In many ways, issues over fracturing have become a battle that pits neighbor against neighbor and urban populations against their rural counterparts.  Neighbors who own mineral rights support fracturing, while those who don’t are more inclined to listen to environmentalist’s arguments regarding groundwater contamination.  Cities, where immediate benefits will be limited to an eventual reduction in energy costs, join the environmental sect, while rural areas (where urban water comes from) are hopeful of seeing an influx of cash, job creation, and an end to their economic blight.  These battles remain founded in emotion, as neither side will bother to study the historically significant fact that hydraulic fracturing is a technology over fifty years old with no proven detrimental impact on groundwater aquifers.

Meanwhile down in West Virginia, the Sierra Club is praising Lisa Jackson and her EPA for recommending the withdrawal of permits to mine for coal in the Appalachian Mountains, another poor rural area that could use an influx of jobs and cash.

In response Sierra Club Executive Director Michael Brune issued the following statement:

“The Sierra Club praises the EPA, Lisa Jackson and Regional Administrator Shawn Garvin for staring down Big Coal and industry lobbyists and doing what’s right for Appalachians and hardworking Americans everywhere. This mother of all mountaintop removal coal mines would destroy thousands of acres of land, bury seven miles of streams and end a way of life for too many Appalachian families.


“In the face of alarmists trying to turn the EPA into this year’s version of ‘death panels’ — wrongly attacking EPA for fulfilling its mission of protecting the public — today’s recommended veto of the Spruce Mine permit shows that the Obama administration is adhering to science and the rule of law and is listening to the people of Appalachia. We urge EPA Administrator Lisa Jackson to take final action to prohibit this mine. In addition, it’s time for the Obama administration to fix the rules to put clear, permanent solutions in place to protect Appalachia from irresponsible mining and to accelerate America’s transition from coal to clean energy.”

“End a way of life,” indeed.  A way of life personified by Jed Clampett and Granny before oil brought wealth and independence to those “Beverly Hillbillies.”  We suspect it’s a way of life most living it would welcome seeing terminated.

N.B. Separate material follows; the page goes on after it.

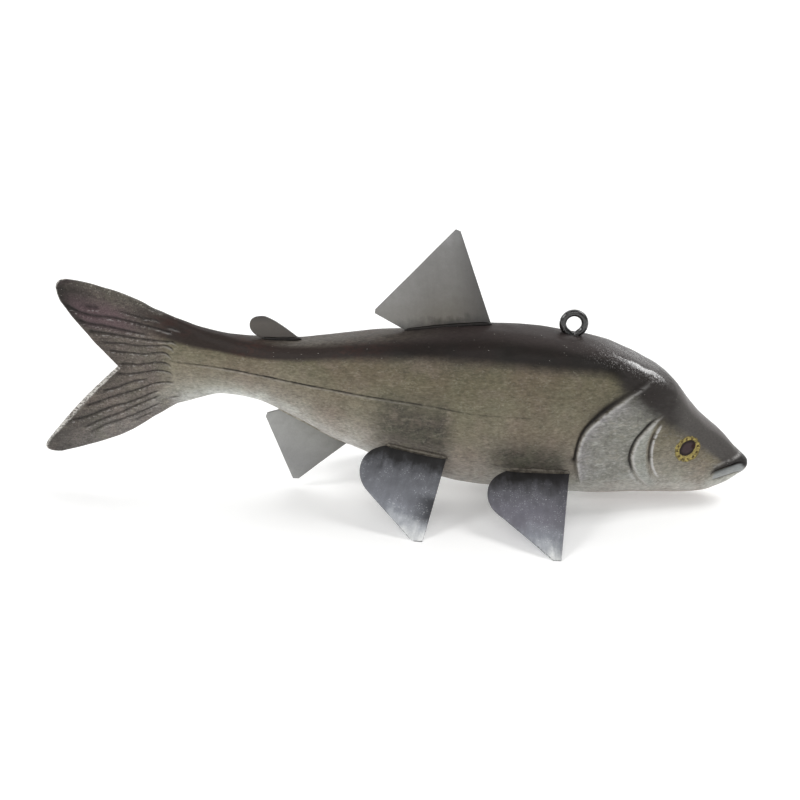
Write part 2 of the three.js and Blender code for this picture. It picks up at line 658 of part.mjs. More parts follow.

Ironically, it might not matter.  As the Wall Street Journal recently reported, power companies are moving away from coal toward natural gas at an escalating rate, as confidence in plentiful and less expensive sources of this clean hydrocarbon energy source grows.  The value of the Marcellus shale alone has been estimated to be as much as $2trillion.

That kind of money talks.  Politicians like Ed Rendell are listening, and others will begin to as well, especially with the groundswell of conservative viewpoints about to be unleashed across this country.

Farther east, over in Europe, they’re freakin’ for another reason.  Rather than impose a moratorium on deep water oil exploration, the European Union has enacted a more common sense approach of stricter safety standards for drilling, and harsher financial penalties in the event of a spill.  They’re freakin’ not because of continued drilling, but because they have suddenly found themselves in a more conservative position than Obama’s view for America.  The European Union is thus swimming in unfamiliar, uncharted waters.

With all the nay saying along our east coast, one would think that shale plays elsewhere in the country would be experiencing similar negative protests.  Nope.  Haynesville and Barnett are providing an abundance of natural gas and jobs to produce it, while the Eagle Ford shale in southwest Texas has resulted in land owners finding themselves suddenly experiencing financial security and independence, innkeepers experiencing bookings at capacity as landmen and energy company workers fill their hotels to compete for leases, and entrepreneurs opening motor home parks to absorb the overflow.

Natural gas has the potential to completely reshape world politics.  As such, the status quo is fighting its growth at every turn.  It’s a fight they need to lose in order for this nation and others to continue working toward energy independence.  It’s a fight they are destined to lose, starting on November 2.